You could just tell her how three backs allowed you to run Michigan ragged in the first half, or you could do what you did, which is act like she threw you an off-speed pitch about player benefits.
Crowning Moment: Saban looking into the camera like America just asked him if it could borrow money.
Awkwardness Level: Not having any cash to tip the bathroom attendant.
Being the third wheel can get lonely, but never was the difference in star power between Chris Bosh and the rest of the Heat's "Big Three" more visibly illustrated than this postgame interview during the 2011 playoffs.
Put simply, Bosh had a disappointing night—and no one cared. The media sat by listening to Bosh talk to himself as one would listen to the sad drunk guy at a party.
Oh yea? You and your girlfriend just broke up? That's crazy. I'm gonna go find somewhere else to stand.

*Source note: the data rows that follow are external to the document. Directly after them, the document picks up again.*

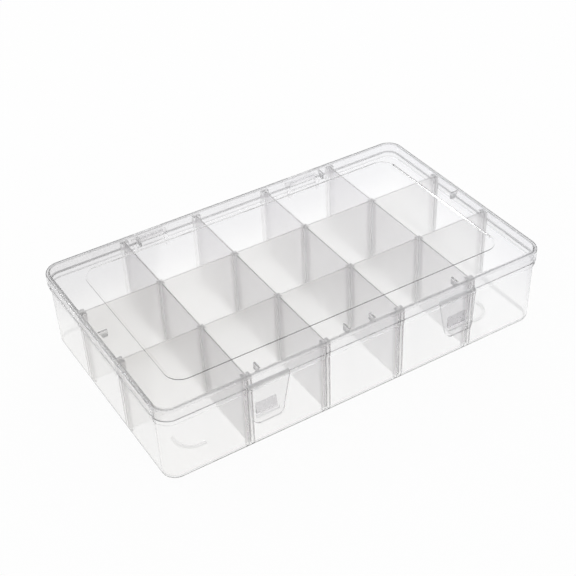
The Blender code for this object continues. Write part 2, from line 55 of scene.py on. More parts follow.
FOOT_SHADE_LINE = (0.4, 0.8)
TRAY_UNDERSIDE_Z = 0.0008
RIM_ROUNDING = 0.0003
CORNER_STEPS = 14
EDGE_STEPS = 5
ARC_STEPS = 12
SHARP_ABOVE = math.radians(35)
SHOULDER_TOP_Z = 0.0494
SHOULDER_HEIGHT = 0.0034
SHOULDER_PROUD = 0.0009
SHOULDER_ROUNDING = 0.0003
DARK_LINE_HEIGHT = 0.0007
FOOT_RING = Vector((0.1168, 0.0618))
FOOT_RING_CORNER = 0.0125
FOOT_RING_WIDTH = 0.002
FOOT_REACH = 0.016
COLUMN_LINES = (-0.08025, -0.02675, 0.02675, 0.08025)
ROW_LINES = (-0.0265, 0.0265)
DIVIDER_TOP_Z = 0.0564
SLOT_WIDTH = 0.0016
RIB_THICKNESS = 0.002
RIB_REACH = 0.0032
RIB_ROUNDING = 0.0004
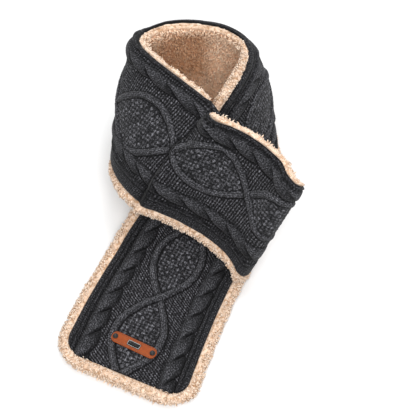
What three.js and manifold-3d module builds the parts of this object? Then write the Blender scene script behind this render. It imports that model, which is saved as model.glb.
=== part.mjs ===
// Heated neck warmer: one long strip of cable knit, lined with sherpa pile that rolls round its edges,
// wound once round the neck. One end is folded back and sewn down as a loop, and the other passes through it.
// Millimetres, +Z up. The part lies as it rests by itself: tail flat on the surface, collar standing behind it.
import * as THREE from "three";
import { mergeVertices } from "three/addons/utils/BufferGeometryUtils.js";
import Module from "manifold-3d";

// ---------------------------------------------------------------- driving dimensions
const KNIT_WIDTH = 120; // knit face between the sherpa rolls
const GAP = 0.75; // clearance between knit and lining
const SEAM = 0.3; // clearance between neighbouring stretches
const LINING_BACK = 7; // outer face of the sherpa below the middle surface
const ROLL_WIDE = 10.3; // sherpa roll along the tail, the lower edge and the right panel
const ROLL_NARROW = 4.6; // sherpa edge that shows along the upper edge of the left panel and band
const CORNER = 18; // radius of the knit's corners at the end of the tail
// Knit relief, heights over the middle surface.
const GROUND = 2.4;
const BORDER_HIGH = 3.4;
const CABLE_AT = 41; // centre of each side cable from the middle of the pattern
const CABLE_WIDTH = 15.2;
const CABLE_HIGH = 4.8;
const CABLE_PITCH = 25; // one strand comes up in each pitch
const CREEP = { by: 6.5, from: 440, to: 500 }; // past the nape the pattern lies nearer to the upper edge
// Where strands come up in the upper and lower cable: mm along the strip, with their number there.
const UPPER_TURNS = [
  { s: 32, turn: 0 },
  { s: 125, turn: 4 },
  { s: 543, turn: 21 },
  { s: 577, turn: 22 },
  { s: 610, turn: 23 },
  { s: 709, turn: 27 },
];
const LOWER_TURNS = [
  { s: 16, turn: 0 },
  { s: 90, turn: 3 },
  { s: 621, turn: 24 },
  { s: 702, turn: 27 },
];
const RIB_WIDTH = 6.8;
const RIB_HIGH = 4.6;
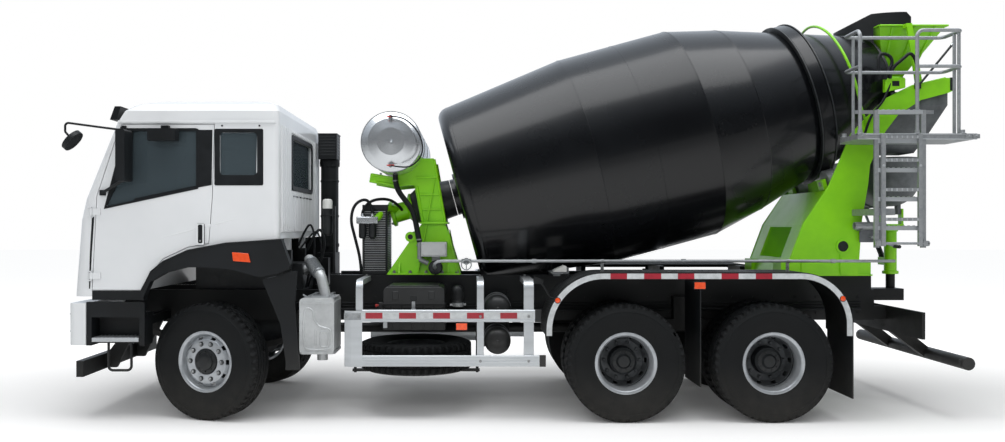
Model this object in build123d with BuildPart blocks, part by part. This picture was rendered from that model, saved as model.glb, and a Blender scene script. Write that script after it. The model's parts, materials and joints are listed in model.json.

Crowning Moment: "Damn...hell dog..."
Awkwardness Level: When your girlfriend's engaged friend asks "So, when are YOU TWO getting married?"
There's plenty I could write about Rampage Jackson humping Heather Nichols.
I could tell you about how Nichols considered kneeing him in the junk at one point during this "interview," or that he's done this before. We could get into all that, but it wouldn't change the fact that you're all fixated on Rampage Jackson gyrating on this poor young reporter.
Crowning Moment: Welp, I don't know if I can use the term "crowning" here, but the most ridiculous part is that a man offstage had to poke Rampage to get him to stop grinding against Nichols.
Awkwardness Level: You meet a girl at the dog park. Your dog eats her dog and then humps her leg.
Dick Vitale is a busy man come March Madness, and he somehow ended up doing double time with WGN in Chicago and another news station in 2012.
Viewers in Chicago were treated to an awkward minute of television as their hosts did bad Dickie V impressions and yelled at the hapless old sportscaster, who couldn't hear them at all. When Vitale did finally come on the air, he was fielding questions about the Duke Blue Devils.
Solid work, crew.
Crowning Moment: "Chicago, Chicago...great, great city..."
Awkwardness Level: Accidentally holding the door for a guy your age and no one else.